Katar emirinin bu dönemde Türkiye’yi ziyaret etmesi ve destek vermesi hem mevcut Körfez krizinde açılmış olan yaraya tuz basacak hem de Katar’a ambargo uygulayan ülkelerin düşmanlığını daha da arttıracak.”

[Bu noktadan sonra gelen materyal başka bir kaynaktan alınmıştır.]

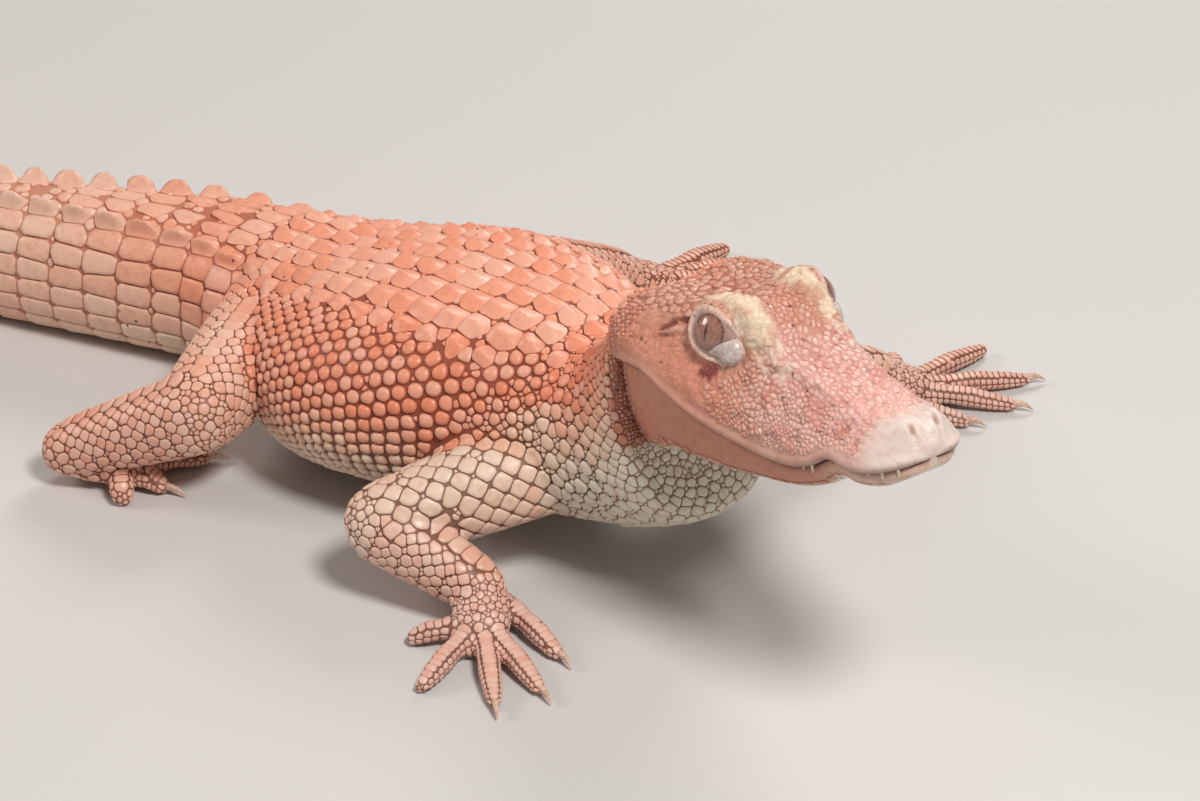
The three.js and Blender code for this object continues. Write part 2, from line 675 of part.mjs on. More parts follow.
// One raised plate with a keel, following the curve of the back
function plate(run, round, long, wide, high) {
  const outline = [[-0.5, -0.3], [-0.5, 0.3], [0.1, 0.5], [0.5, 0.36], [0.5, -0.36], [0.1, -0.5]];
  const sides = outline.length;
  const ring = (size, lift) => outline.map(([a, b]) => {
    const spot = onBack(run + a * long * size, round + b * wide * size);
    return spot.point.addScaledVector(spot.normal, lift);
  });
  const keel = [[-0.3, 0.7], [0.4, 1]].map(([a, share]) => {
    const spot = onBack(run + a * long * 0.94, round);
    return spot.point.addScaledVector(spot.normal, PLATE.rim + (high - PLATE.rim) * share);
  });
  const points = [...ring(0.94, -PLATE.sunk), ...ring(0.86, PLATE.rim), ...keel];
  const faces = [];
  for (let i = 0; i < sides; i += 1) {
    const j = (i + 1) % sides;
    faces.push([i, j, sides + j], [i, sides + j, sides + i]);
  }
  for (let i = 1; i < sides - 1; i += 1) faces.push([0, i + 1, i]);
  const [front, rear] = [12, 13];
  faces.push([6, 7, front], [7, 8, front], [8, rear, front], [8, 9, rear], [9, 10, rear]);
  faces.push([10, 11, rear], [11, front, rear], [11, 6, front]);
  const solid = solidFromMesh(points, faces);
  if (solid.volume() > 0) return solid;
  return solidFromMesh(points, faces.map(([a, b, c]) => [a, c, b]));
}

// One fin of the tail crest: a thin blade that leans back
function fin(run, round, long, high, thick) {
  const base = [[-0.5, 0.25], [0, 1], [0.5, 0.3]];
  const ring = (lift, size, lean) => {
    const right = base.map(([a, b]) => [a * size + lean, b * 0.5 * size]);
    const left = base.map(([a, b]) => [a * size + lean, -b * 0.5 * size]).reverse();
    return [...right, ...left].map(([a, b]) => {
      const spot = onBack(run + a * long, round);
      const beside = onBack(run + a * long, round + b * thick);
      const offset = beside.point.clone().sub(spot.point);
      return spot.point.clone().add(offset).addScaledVector(spot.normal, lift);
    });
  };
  return loft([ring(-FIN.sunk, 0.9, 0), ring(high * 0.6, 0.8, 0.06), ring(high, 0.42, 0.14)]);
}

// Rows of plates whose footprints stay inside one length of the body
function platesBetween(fromRun, toRun) {
  const random = makeRandom(SEED);
  const solids = [];
  for (const row of plateRows) {
    const shake = row.columns.map(() => [random(), random()]);
    if (row.run - row.long / 2 < fromRun + 1.2 || row.run + row.long / 2 > toRun - 1.2) continue;
    row.columns.forEach((column, i) => {
      const grow = 0.94 + 0.1 * shake[i][0];
      const long = row.long * (column.long ?? 1);
      solids.push(plate(row.run, column.round, long, column.wide * grow, column.high * (0.85 + 0.3 * shake[i][1])));
    });
  }
  return solids;
}

function backRow(run, long, perSide, wide, high) {
  const columns = [];
  for (let i = 0; i < perSide; i += 1) {
    for (const sign of [-1, 1]) {
      columns.push({ round: sign * (i + 0.5) * wide, wide: wide * 0.93, high: high * (1 - 0.1 * i) });
    }
  }
  return { run, long, columns };
}

const trunkStart = runAt(NECK_END);
const trunkEnd = runAt(9);
const plateRows = [];
plateRows.push({ run: 34, long: 13, columns: [
  { round: -11, wide: 13, high: 2.6 }, { round: 11, wide: 13, high: 2.6 },
  { round: -27, wide: 12, high: 2.4 }, { round: 27, wide: 12, high: 2.4 },
] });
plateRows.push({ run: 56, long: 21, columns: [
  { round: -10.5, wide: 19, high: 4.2 }, { round: 10.5, wide: 19, high: 4.2 },
  { round: -29, wide: 14, high: 3.2, long: 0.8 }, { round: 29, wide: 14, high: 3.2, long: 0.8 },
] });
const rowCount = Math.floor((trunkEnd - trunkStart) / ROW_PITCH);
for (let i = 0; i < rowCount; i += 1) {
  const run = trunkStart + (i + 0.5) * ((trunkEnd - trunkStart) / rowCount);
  const share = i / (rowCount - 1);
  const perSide = share < 0.12 || share > 0.85 ? 2 : 3;
  const wide = 17.5 + 3 * Math.sin(Math.PI * Math.min(share * 1.2, 1));
  plateRows.push(backRow(run, ROW_PITCH - 3, perSide, wide, PLATE.high));
}

// Crest fins: two lines that draw together and become one past the middle of the tail
function tailFins(from, to) {
  const solids = [];
  const startRun = trunkEnd + 2;
  const endRun = runAt(10);
  const fromRun = runAt(9 + from);
  const toRun = runAt(9 + to);
  let run = startRun + 9;
  while (run < endRun - 14) {
    const share = (run - startRun) / (endRun - startRun);
    const long = 21 - 9 * share;
    const inside = run - long * 0.5 > fromRun + 1.5 && run + long * 0.8 < toRun - 1.5;
    const high = FIN.high * (share < 0.12 ? 0.45 + 4 * share : 1.05 - 0.45 * share);
    const apart = (1 - share * 1.9) * tailValue('wide', share) * 0.72;
    if (inside && apart > 3.4) {
      for (const sign of [-1, 1]) solids.push(fin(run, sign * apart, long, high, FIN.thick));
    } else if (inside) {
      solids.push(fin(run, 0, long, high * 1.2, Math.min(FIN.thick, tailValue('wide', share) * 0.6)));
    }
    run += long + 0.8;
  }
  return solids;
}

// The whole body a gap larger, which trims the roots of the limbs
const NECK_STEPS = 6;
const FRONT_STEPS = 8;
const REAR_STEPS = 7;
const TAIL_STEPS = 5;
const trunkStops = [
  ...places(0, NECK_END, NECK_STEPS).slice(1, -1),
  ...places(NECK_END, TRUNK_MIDDLE, FRONT_STEPS).slice(0, -1),
  ...places(TRUNK_MIDDLE, 9, REAR_STEPS),
];
const bodyBlock = join([
  loft(trunkStops.map((at) => trunkRing(at, NODE_GAP, at === 9 ? -NODE_GAP : 0))),
  loft(places(0, TAIL_CUTS[1], TAIL_STEPS).map((at) => tailRing(at, NODE_GAP))),
]);

// Nodes and their finish
const FINISH = {
  skin: { color: 0xe6c9ae, roughness: 0.45 },
  belly: { color: 0xeed9c0, roughness: 0.5 },
  head: { color: 0xddb79c, roughness: 0.45 },
  eye: { color: 0xa9796c, roughness: 0.12 },
};

function addNode(group, name, solid, finish) {
  const mesh = solid.getMesh();
  const count = mesh.vertProperties.length / mesh.numProp;
  const corners = new Float32Array(count * 3);
  for (let i = 0; i < count; i += 1) {
    for (let k = 0; k < 3; k += 1) corners[3 * i + k] = mesh.vertProperties[mesh.numProp * i + k];
  }
  const shape = new THREE.BufferGeometry();
  shape.setAttribute('position', new THREE.BufferAttribute(corners, 3));
  shape.setIndex(Array.from(mesh.triVerts));
  shape.computeVertexNormals();
  const material = new THREE.MeshStandardMaterial({ ...FINISH[finish], metalness: 0, flatShading: true });
  const node = new THREE.Mesh(shape, material);
  node.name = name;
  group.add(node);
}

function build() {
  const group = new THREE.Group();
  addNode(group, 'head', makeHead(), 'head');
  addNode(group, 'jaw', makeJaw(), 'head');
  addNode(group, 'eye_right', eyeBall(-1, 0), 'eye');
  addNode(group, 'eye_left', eyeBall(1, 0), 'eye');
  const neck = trunkLength(0, NECK_END, NECK_STEPS);
  addNode(group, 'neck', largest(join([neck, ...platesBetween(0, trunkStart)])), 'skin');
  const middleRun = runAt(TRUNK_MIDDLE);
  const front = trunkLength(NECK_END, TRUNK_MIDDLE, FRONT_STEPS);
  const rear = trunkLength(TRUNK_MIDDLE, 9, REAR_STEPS);
  const trimmed = (solid) => largest(solid.intersect(aboveFloor));
  addNode(group, 'torso_front', trimmed(join([front, ...platesBetween(trunkStart, middleRun)])), 'belly');
  addNode(group, 'torso_rear', trimmed(join([rear, ...platesBetween(middleRun, trunkEnd)])), 'belly');
  for (let i = 0; i < TAIL_CUTS.length - 1; i += 1) {
    const length = tailLength(TAIL_CUTS[i], TAIL_CUTS[i + 1], TAIL_STEPS);
    const fins = tailFins(TAIL_CUTS[i], TAIL_CUTS[i + 1]);
    addNode(group, `tail_${i + 1}`, trimmed(join([length, ...fins])), 'skin');
  }
  const names = { arm: ['upper_arm', 'forearm', 'hand'], leg: ['thigh', 'shank', 'foot'] };
  for (const side of ['right', 'left']) {
    for (const kind of ['arm', 'leg']) {
      limb(side, kind).forEach((solid, i) => addNode(group, `${names[kind][i]}_${side}`, solid, 'belly'));
    }
  }
  return group;
}

// The frame's origin is under the middle of the whole part, on the floor
const group = build();
const box = new THREE.Box3().setFromObject(group);
const centre = box.getCenter(vec(0, 0, 0));
group.position.set(-centre.x, -centre.y, -box.min.z);

export default group;
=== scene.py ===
import math

import bmesh
import bpy
import numpy as np
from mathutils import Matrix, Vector
from mathutils.bvhtree import BVHTree
from mathutils.kdtree import KDTree


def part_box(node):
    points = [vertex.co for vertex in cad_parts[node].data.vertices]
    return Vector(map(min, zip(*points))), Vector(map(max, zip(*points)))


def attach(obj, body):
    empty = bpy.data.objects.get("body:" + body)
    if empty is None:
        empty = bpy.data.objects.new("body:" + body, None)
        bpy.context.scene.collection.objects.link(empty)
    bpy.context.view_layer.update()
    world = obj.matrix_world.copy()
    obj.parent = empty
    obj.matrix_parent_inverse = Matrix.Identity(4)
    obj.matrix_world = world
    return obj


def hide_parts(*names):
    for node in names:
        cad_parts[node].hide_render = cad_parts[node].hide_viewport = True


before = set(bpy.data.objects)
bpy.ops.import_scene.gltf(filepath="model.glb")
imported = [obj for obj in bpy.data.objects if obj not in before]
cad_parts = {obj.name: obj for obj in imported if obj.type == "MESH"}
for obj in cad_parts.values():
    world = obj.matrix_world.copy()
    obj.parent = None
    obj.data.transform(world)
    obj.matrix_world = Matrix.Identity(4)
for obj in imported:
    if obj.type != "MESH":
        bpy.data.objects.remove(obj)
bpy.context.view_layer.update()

random = np.random.default_rng(46)

# Named sizes in millimetres: X forward along the trunk, Y to the animal's left, Z up from the floor
HEAD_LENGTH = 180.0
HEAD_AT = np.array([160.0, -4.0, 136.0])
HEAD_YAW, HEAD_NOSE_UP, HEAD_ROLL = -11.3, 8.0, 2.6

# Trunk and neck sections: place of the middle, lean and turn of the section, half width, height, depth
TRUNK = np.array([
    [160, -4, 134, 8, -11.3, 46, 34, 47],
    [150, -3, 112, 26, -7, 47, 37, 62],
    [131, -1, 90, 29, -3, 49, 37, 57],
    [104, 0, 74, 15, 0, 53, 44, 50],
    [70, 0, 66, 4, 0, 63, 52, 47],
    [32, 0, 62, 0, 0, 80, 52, 51],
    [-10, 0, 57, 0, 0, 90, 51, 52],
    [-50, 0, 52, 0, 0, 87, 46.5, 52.6],
    [-90, 0, 48, 0, 1, 69, 39, 48.8],
    [-133, -1, 40.5, 0, 13, 47, 40.5, 41.3],
], float)
TAIL_PATH = np.array([
    [-133, -1, 0], [-166, -9, 0], [-205, -27, 0], [-253, -50, 0], [-300, -71, 0],
    [-380, -101, 0], [-470, -122, 0], [-570, -128, 0], [-660, -114, 0], [-728, -88, 0],
], float)
TAIL_SIZES = np.array([
    [0, 47, 81], [0.06, 41, 79], [0.16, 35, 75], [0.3, 29, 68], [0.45, 23, 56],
    [0.6, 17, 44], [0.75, 11.5, 31], [0.88, 6.5, 19], [1, 2, 6],
], float)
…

'KATAR TEPKİ ÜZERİNE DESTEK AÇIKLADI'
Suudi Arabistan’ın El İktisadiyat gazetesi ise Katar emiri Şeyh Temim’in Türk basında Katar’ın kriz karşısında sessiz kalmasına tepki gösterilmesinden sonra Türkiye’yi ziyaret ettiğini ve destek açıkladığını yazdı:
“Katar, dört ülkenin kendisine teröre destek vermek, İran ile ilişkileri ve Arap ülkelerinin içişlerine karışmaktan dolayı uyguladığı ambargo vesilesiyle ağır bir krizle boğuşurken, bu sefer Türkiye’nin yaşadığı krizde ona destek vermemesi gerekçesiyle Türk basının eleştirilerinin hedefi oldu. Bu eleştirilere boyun eğen Katar, Türk ekonomisini kurtarmak için yatırım desteği açıkladı.
Bu destek Türker’in ve Türk basınının Katar’ın yaşanılan kriz karşısında sessiz kalmasına tepki göstermelerinden sonra geldi. Bu ziyaret de Şeyh Temim’in Erdoğan’dan telefon almasından sonra gerçekleşti.”